Loads of music fans are identifying with New Found Glory’s take on relationship dynamics and appreciating the way the band vents its frustration through high-energy pop-punk songs that impact somewhere between the newer, harmony-laden love pangs of Blink-182 and the more pounding fare of Sum-41.

Sticks and Stones debuted at #4 on the latest Billboard 200 albums chart, and the band is playing this year’s Vans Warped Tour alongside NOFX, Bad Religion and others.

Like much of the best punk-pop, “My Friends Over You,” the first single from Sticks and Stones, brings back angst-ridden teenage memories about awkward relationships and peer pressure.

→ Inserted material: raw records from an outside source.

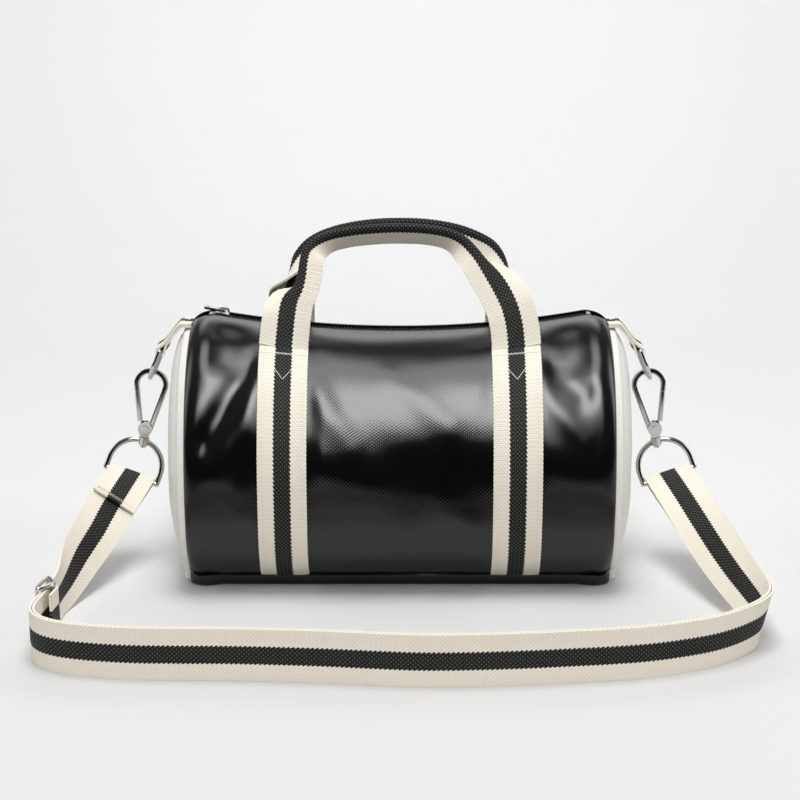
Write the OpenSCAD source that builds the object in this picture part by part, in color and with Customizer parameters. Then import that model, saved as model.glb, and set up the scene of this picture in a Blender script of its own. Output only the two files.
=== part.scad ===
// Barrel bag: a round coated fabric duffel that lies on its flattened base,
// with pale domed end panels, striped webbing, two grab handles, a top zip and
// a clip on shoulder strap laid out in front of it.
// Millimetres, +Z up, +X along the barrel, the front faces -Y.
// The origin is the middle of the flat base.

/* [Bag body] */
// Length of the body between its end seams
body_l = 262; // [230:1:320]
// Depth of the body from front to rear
body_d = 160; // [140:1:190]
// Height of the body at its ends
body_h = 160; // [140:1:190]
// Thickness of a padded wall
wall_t = 1.6; // [1.2:0.1:3]
// How far the zip sags in the middle
top_sag = 10.5; // [3:0.5:14]
// How far each end panel bulges outwards
end_bulge = 16; // [8:1:20]
// Drop of the rounded edge next to each end seam
edge_drop = 7; // [3:0.5:9]
// Length of that rounded edge
edge_l = 14; // [8:1:20]
// Thickness of the lining
lining_t = 0.5; // [0.4:0.1:1]
// Thickness of the board in the base
board_t = 2; // [1:0.5:4]

/* [Zip] */
// Length of the zip between its stops
zip_l = 236; // [200:1:240]
// Thickness of the zip tape
tape_t = 0.8; // [0.5:0.1:1.2]
// Width of one row of the coil
coil_w = 2.6; // [2:0.1:3.5]
// Height of the coil
coil_h = 2; // [1.5:0.1:3]
// Length of the zip slider
slider_l = 9; // [7:0.5:14]
// Width of the zip slider
slider_w = 9; // [8:0.5:12]
// Length of the pull tab
pull_l = 13; // [10:1:30]

/* [Webbing] */
// Width of all the striped webbing
web_w = 30; // [24:1:36]
// Thickness of the webbing
web_t = 1.3; // [1:0.1:2]
// Distance between the middles of the two sewn straps of one side
strap_pitch = 140; // [110:1:160]
// Width of the tab over each end
tab_w = 24; // [18:1:24]

/* [Handles] */
// Rise of a handle above its stitching, measured along it
handle_rise = 72; // [60:1:90]
// Thickness of the folded grip
grip_t = 2.9; // [2.7:0.1:4]

/* [Metal rings] */
// Inside width of a tab ring
ring_w = 25; // [25:0.5:30]
// Inside depth of a tab ring
ring_d = 18.6; // [16:0.2:22]
// Wire of a tab ring
ring_wire = 3.2; // [2.6:0.2:4]

/* [Snap hooks] */
// Outside width of the eye of a hook
eye_w = 22; // [20:0.5:26]
// Middle of the eye to the gate rivet
hook_drop = 29.5; // [27:0.5:36]
// Width of the hook's bar, seen from the front
hook_bar = 3.5; // [3:0.1:4.5]
// Thickness of the hook's bar
hook_t = 3.4; // [3:0.1:4]
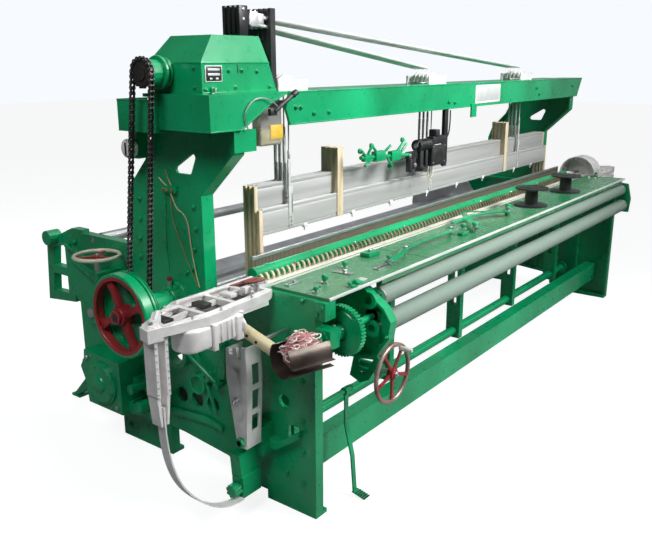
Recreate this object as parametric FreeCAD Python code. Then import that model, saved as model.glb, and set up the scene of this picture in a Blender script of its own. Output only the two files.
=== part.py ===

“The song is about going out with a girl who hates your friends, and she’s telling you that you have stupid friends. Or you’re doing something that she doesn’t like behind her back. And she’s taking it more seriously than you’re taking it. It kind of sums up our whole album in one song.”

For guitarist Chad Gilbert the song is perhaps even more personal: “You’re with a girl and she wants to take that next step,” he said, sounding like he was drawing from past history. “And though you think the girl’s awesome and you’re having so much fun with her, because of experiences in the past with other relationships and things that are going on in your life at the current time, you’re just not ready to make that step. You just can’t. And you always pick your friends, or in our case, our band.”

When they record and jam, New Found Glory are a glorious boys club, not an exclusive one. During the recording session the band called in their pals from Bane and What Feeds the Fire on “Belated” and “Something I Call Personality”; members of H2O on “Understatement” and Alkaline Trio on “Forget My Name”; and Mark Hoppus from Blink-182 on “Something I Call Personality.”

“[Our bassist] Ian [Grushka] was just like, ‘Uh, I don’t know how to play this song, bro.’ So he called Mark up, who asked if he could sing something on the record. So we said, ‘Why don’t you just play a song on bass?’ And he just came in and wrote a bass part to the song. It came out really cool.”